José Saramago begins his 2002 novel The Double (Harcourt) with a short proclamation from The Book of Contraries: “Chaos is merely order waiting to be deciphered.” In an age as technologically advanced as ours, such a statement seems innocuous: of course, with our vast resources and vast systems of higher education, we can solve whatever is put in front of us if we put our minds to it. But the age-old problems can withstand even the most epistemically confident of us, and knowledge is one such problem. Pasnau’s history of epistemology may not give us the distilled formula we want from knowledge, nor does it assure us that if we think long enough about knowledge that we’ll be able to navigate this world any better.

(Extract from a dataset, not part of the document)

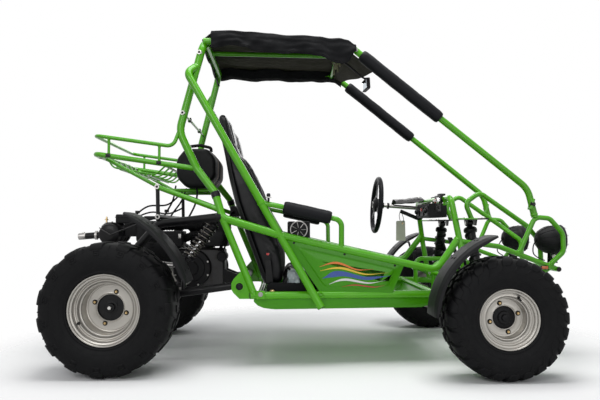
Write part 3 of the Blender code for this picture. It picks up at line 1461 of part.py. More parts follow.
def make_steering_wheel():
    centre = front_at(WHEEL_X, WHEEL_Y, WHEEL_Z)
    end = front_at(COLUMN_END_X, WHEEL_Y, WHEEL_Z - COLUMN_DROP)
    axis = (end - centre).normalized()
    profile = []
    for step in range(WHEEL_RIM_STEPS):
        angle = math.tau * step / WHEEL_RIM_STEPS
        reach = WHEEL_R - WHEEL_RIM_R + WHEEL_RIM_R * math.cos(angle)
        profile.append((reach, WHEEL_RIM_R * math.sin(angle)))
    rim = turned("steering_wheel", profile, centre, axis, "black_plastic", closed=True)
    hub_profile = [
        (0, -WHEEL_RIM_R),
        (WHEEL_HUB_R, -WHEEL_RIM_R),
        (WHEEL_BOSS_R, WHEEL_RIM_R),
        (WHEEL_NECK_R, WHEEL_HUB_R),
        (0, WHEEL_HUB_R),
    ]
    hub = turned("wheel_hub", hub_profile, centre, axis, "black_plastic", segments=MAIN_SIDES)
    spokes = []
    side_way = axis.cross(UP).normalized()
    up_way = side_way.cross(axis).normalized()
    for angle in WHEEL_SPOKE_ANGLES:
        turn = math.radians(angle)
        way = side_way * math.cos(turn) + up_way * math.sin(turn)
        ends = [centre, centre + way * (WHEEL_R - WHEEL_RIM_R)]
        spokes.append(tube("wheel_spoke", ends, WHEEL_SPOKE_R, "black_plastic", sides=THIN_SIDES))
    column = tube("wheel_column", [centre, end], COLUMN_R, "steel", sides=THIN_SIDES)
    fuse(rim, [hub, column] + spokes)


def make_dash():
    """The cover over the steering column, and the tray of switches and relays under the dash tube."""
    low = WHEEL_Z + COLUMN_R + RUNNING_GAP
    outline = [
        front_at(DASH_COVER_REAR_X, WHEEL_Y, low),
        front_at(DASH_TOP_X, WHEEL_Y, low),
        front_at(DASH_TOP_X, WHEEL_Y, DASH_TOP_Z + DASH_COVER_RISE),
        front_at(DASH_COVER_REAR_X, WHEEL_Y, low + DASH_COVER_EDGE),
    ]
    cope(plate("dash_cover", outline, DASH_COVER_WIDTH, ACROSS, "black_plastic"), "dash_hoop")
    top = DASH_TOP_Z - DASH_R - FIT_GAP
    size = (TRAY_LENGTH, TRAY_WIDTH, TRAY_HEIGHT)
    middle = front_at(DASH_TOP_X, TRAY_Y, top - TRAY_HEIGHT / 2)
    block("electrics_tray", size, middle, "black_plastic", TRAY_BEVEL)


# Power unit

def make_power_unit():
    """The fuel tank, the engine with its finned cylinder, the air box and the silencer."""
    length = TANK_FRONT_X - TANK_REAR_X
    height = TANK_HIGH_Z - TANK_LOW_Z
    outline = [at(TANK_REAR_X + length * x, 0, TANK_LOW_Z + height * z) for x, z in TANK_OUTLINE_SHARES]
    tank = plate("fuel_tank", outline, TANK_Y * 2, ACROSS, "black_plastic")
    soften(tank, TANK_BEVEL, 1)
    centre = at(ENGINE_X, 0, ENGINE_Z)
    engine = block("engine", (ENGINE_LENGTH, ENGINE_WIDTH, ENGINE_HEIGHT), centre, "engine_alloy")
    profile = [(0, 0)]
    for fin in range(CYLINDER_FINS):
        low = CYLINDER_LENGTH * fin / CYLINDER_FINS
        high = CYLINDER_LENGTH * (fin + FIN_SHARE) / CYLINDER_FINS
        top = CYLINDER_LENGTH * (fin + 1) / CYLINDER_FINS
        root = CYLINDER_R * FIN_ROOT_SHARE
        profile += [(CYLINDER_R, low), (CYLINDER_R, high), (root, high), (root, top)]
    profile.append((0, CYLINDER_LENGTH))
    head = centre + UP * (ENGINE_HEIGHT / 2 - RIM_WALL)
    cylinder = turned("engine_cylinder", profile, head, UP, "engine_alloy", segments=MAIN_SIDES)
    pivot = at(PIVOT_X, 0, PIVOT_Z)
    mount = tube("engine_mount", [Vector((centre.x, 0, PIVOT_Z)), pivot], ENGINE_MOUNT_R, "engine_alloy")
    fuse(engine, [cylinder, mount])
    cope(engine, "pivot_tube")
    muffler = at(MUFFLER_X, MUFFLER_Y, MUFFLER_Z)
    half = ACROSS * (MUFFLER_LENGTH / 2)
    silencer = tube("muffler", [muffler - half, muffler + half], MUFFLER_R, "black_steel")
    tail = [muffler, at(-TAIL_REACH, MUFFLER_Y, MUFFLER_Z - TAIL_DROP)]
    pipe = [muffler, at(MUFFLER_X, 0, ENGINE_Z), centre]
    pieces = [tube("tailpipe", tail, TAILPIPE_R, "steel"), tube("exhaust_pipe", pipe, TAILPIPE_R, "steel")]
    fuse(silencer, pieces)
    size = (ENGINE_LENGTH + FIT_GAP * 2, ENGINE_WIDTH, ENGINE_HEIGHT)
    gap = block("engine_clearance", size, centre, "steel")
    hide(gap)
    boolean(silencer, gap, "DIFFERENCE")
    size = (AIR_BOX_LENGTH, AIR_BOX_WIDTH, AIR_BOX_HEIGHT)
    box = at(AIR_BOX_X, AIR_BOX_Y, ENGINE_Z + (ENGINE_HEIGHT + AIR_BOX_HEIGHT) / 2 + FIT_GAP)
    block("air_box", size, box, "black_plastic", TRAY_BEVEL)


def make_lamp(word, side):
    """A headlamp shell on its stalk above the bumper."""
    centre = front_at(LAMP_BACK_X, side * LAMP_Y, LAMP_Z)
    depth = NOSE_REACH - LAMP_BACK_X
    profile = [
        (0, 0),
        (LAMP_R * LAMP_BACK_SHARE, 0),
        (LAMP_R * LAMP_WAIST_SHARE, depth * LAMP_WAIST_SHARE / 2),
        (LAMP_R, depth * LAMP_RIM_SHARE),
        (LAMP_R, depth),
        (0, depth),
    ]
    lamp = turned("headlamp_" + word, profile, centre, AHEAD, "lamp_shell")
    foot = front_at(BUMPER_X, side * LAMP_STALK_Y, BUMPER_Z)
    ends = [foot, foot + UP * (LAMP_Z - BUMPER_Z)]
    fuse(lamp, [tube("lamp_stalk", ends, LAMP_STALK_R, "black_steel", sides=THIN_SIDES)])
    cope(lamp, "bumper_tube")


# Joints

def make_pivot(name, place, axis, members):
    """An empty on a joint's axis, turned to it, which carries the pieces that move."""
    pivot = bpy.data.objects.new(name, None)
    bpy.context.scene.collection.objects.link(pivot)
    pivot.rotation_mode = "QUATERNION"
    pivot.rotation_quaternion = UP.rotation_difference(axis)
    pivot.location = place
    bpy.context.view_layer.update()
    for member in members:
        obj = bpy.data.objects[member]
        obj.parent = pivot
        obj.matrix_parent_inverse = pivot.matrix_world.inverted()


def make_pivots():
    rear = ["rear_axle"]
    for word, side in SIDES:
        rear += ["rear_tyre_" + word, "rear_rim_" + word]
        wheel = at(WHEELBASE, side * (FRONT_RIM_Y - FRONT_RIM_WIDTH / 2), FRONT_TYRE_R)
        pin = at(WHEELBASE, side * KINGPIN_Y, FRONT_TYRE_R)
        make_pivot("front_wheel_pivot_" + word, wheel, ACROSS, ["front_tyre_" + word, "front_rim_" + word])
        carried = ["knuckle_" + word, "front_fender_" + word, "front_wheel_pivot_" + word]
        make_pivot("steering_pivot_" + word, pin, UP, carried)
    make_pivot("rear_axle_pivot", at(0, 0, REAR_TYRE_R), ACROSS, rear)
    wheel = front_at(WHEEL_X, WHEEL_Y, WHEEL_Z)
    column = front_at(COLUMN_END_X, WHEEL_Y, WHEEL_Z - COLUMN_DROP) - wheel
    make_pivot("column_pivot", wheel, column, ["steering_wheel"])
    make_pivot("rack_pivot", rack_centre(), ACROSS, ["tie_rods"])


# Model

def main():
    for obj in list(bpy.data.objects):
        bpy.data.objects.remove(obj, do_unlink=True)
    MATERIALS.update(make_materials())
    make_roll_hoop()
    make_nose_frame()
    make_swing_arm()
    for word, side in SIDES:
        make_cab_side(word, side)
    make_dash_hoop()
    make_roof_frame()
    make_shoulder_tube()
    make_floor()
    make_bulkhead()
    make_rack()
    make_rack_stays()
    make_subframe()
    make_rear_axle()
    make_tie_rods()
    for word, side in SIDES:
        make_arch(word, side)
        make_rear_shock(word, side)
        make_rear_wheel(word, side)
        make_front_wheel(word, side)
        make_knuckle(word, side)
        make_arms(word, side)
        make_front_shock(word, side)
        make_fenders(word, side)
        make_seat(word, side)
        make_lamp(word, side)
    make_canopy()
    make_steering_wheel()
    make_dash()
    make_power_unit()
    cut_copes()
    make_pivots()


main()
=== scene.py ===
"""Off-road two-seat go-kart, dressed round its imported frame. Metres; places are ahead of the rear axle."""
import math

import bmesh
import bpy
from mathutils import Matrix, Vector, noise


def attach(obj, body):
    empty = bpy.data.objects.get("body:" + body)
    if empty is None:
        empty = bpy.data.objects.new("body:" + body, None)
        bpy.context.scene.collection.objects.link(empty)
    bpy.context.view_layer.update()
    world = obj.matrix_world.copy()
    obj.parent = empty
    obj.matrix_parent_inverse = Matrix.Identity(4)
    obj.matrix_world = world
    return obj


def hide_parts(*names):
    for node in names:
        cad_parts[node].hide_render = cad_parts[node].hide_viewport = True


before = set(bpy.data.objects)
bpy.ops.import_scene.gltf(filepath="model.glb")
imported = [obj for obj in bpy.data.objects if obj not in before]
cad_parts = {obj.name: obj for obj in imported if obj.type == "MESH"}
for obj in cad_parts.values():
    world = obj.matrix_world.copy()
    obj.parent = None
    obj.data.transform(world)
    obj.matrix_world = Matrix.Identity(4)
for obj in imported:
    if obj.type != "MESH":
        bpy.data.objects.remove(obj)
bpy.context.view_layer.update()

REAR_X = -0.8565
WHEELBASE = 1.557
REAR_HUB_Z = 0.267
FRONT_HUB_Z = 0.238
# The front bulkhead's two cross beams, and how far out the wishbones join them
BEAMS = (1.395, 1.67)
BEAM_Y = 0.19
# The driver's middle, which the column, the wheel and the column cover share
STEER_Y = 0.195
# Radii of the frame's tubes, and the bend that most of them share
HOOP_R = 0.0172
RAIL_R = 0.0155
PILLAR_R = 0.015
CROSS_R = 0.0135
TUBE_R = 0.0115
STAY_R = 0.0085
ROD_R = 0.006
SMALL_BEND = 0.035
UP = Vector((0, 0, 1))
ACROSS = Vector((0, 1, 0))
AHEAD = Vector((1, 0, 0))
SIDES = (("right", -1), ("left", 1))


def at(x, y, z):
    """The place x ahead of the rear axle, y to the left and z above the ground."""
    return Vector((REAR_X + x, y, z))


def upright(y, places):
    """Places in one plane along the kart, from (ahead, up) pairs."""
    return [at(x, y, z) for x, z in places]


def on_side(side, places):
    """Places given for the left, mirrored when the side is -1."""
    return [at(x, side * y, z) for x, y, z in places]


def between(a, b, share):
    """The place at a share of the way from a to b."""
    return a + (b - a) * share


def in_scene(name, data):
    """A new object in the scene."""
    made = bpy.data.objects.new(name, data)
    bpy.context.scene.collection.objects.link(made)
    return made


def from_bmesh(name, bm):
    """The mesh made from a bmesh, which is freed."""
    mesh = bpy.data.meshes.new(name)
    bm.to_mesh(mesh)
    bm.free()
    return mesh


def turns(count, shift=0):
    """Evenly spaced angles round a circle, shifted by a share of one step."""
    return [math.tau * (k + shift) / count for k in range(count)]


def spoke_at(angle):
    """A direction in the wheels' plane, turned up from ahead."""
    return Vector((math.cos(angle), 0, math.sin(angle)))


def squared(angle, power):
    """Cosine and sine drawn towards a square's sides: the lower the power, the squarer."""
    return [math.copysign(abs(v) ** power, v) for v in (math.cos(angle), math.sin(angle))]


def both_ways(half):
    """A profile that is the same on both sides of its middle, from its outer end to the middle."""
    return [(r, -d) for r, d in half] + [(r, d) for r, d in reversed(half)]


def grid_normals(rows):
    """The direction off a sheet at each point of its rows."""
    made = []
    for i, row in enumerate(rows):
        line = []
        for j in range(len(row)):
            a, b = rows[max(i - 1, 0)][j], rows[min(i + 1, len(rows) - 1)][j]
            c, d = row[max(j - 1, 0)], row[min(j + 1, len(row) - 1)]
            normal = (b - a).cross(d - c)
            line.append(normal.normalized() if normal.length > 1e-10 else UP)
        made.append(line)
    return made


# Camera, light and floor

def make_camera():
    """The photograph's camera, worked out from the wheels and the frame's parallel tubes."""
    data = bpy.data.cameras.new("camera")
    data.lens, data.sensor_width = 35.7, 36.0
    camera = in_scene("camera", data)
    yaw, pitch, roll = 0.0257, 0.0473, 0.002
    ahead = Vector((math.sin(yaw) * math.cos(pitch), math.cos(yaw) * math.cos(pitch), math.sin(pitch)))
    right = Vector((math.cos(yaw), -math.sin(yaw), 0))
    above = right.cross(ahead)
    turned = Matrix.Rotation(roll, 3, ahead)
    right, above = turned @ right, turned @ above
    axes = Matrix((right, above, -ahead)).transposed().to_4x4()
    camera.matrix_world = Matrix.Translation(Vector((0.7052 + REAR_X, -2.9436, 0.5862))) @ axes
    bpy.context.scene.camera = camera


def lamp(name, place, target, size, power, color=(1, 1, 1)):
    """A rectangular lamp aimed at the target."""
    data = bpy.data.lights.new(name, "AREA")
    data.shape, data.size, data.size_y, data.energy, data.color = "RECTANGLE", size[0], size[1], power, color
    made = in_scene(name, data)
    made.location = place
    made.rotation_mode = "QUATERNION"
    made.rotation_quaternion = (Vector(target) - Vector(place)).to_track_quat("-Z", "Y")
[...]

But After Certainty does see human experience for what it is, and it’s not something captured by the high ideals conjured up by philosophers.

At the very least, Pasnau lives up to a standard he sets for himself halfway through After Certainty, when he muses, “This has often struck me as the perfect model for how all philosophical texts should end: not pretending to have reached any sort of closure, but in mid-thought, hopeful of taking yet another step forward.”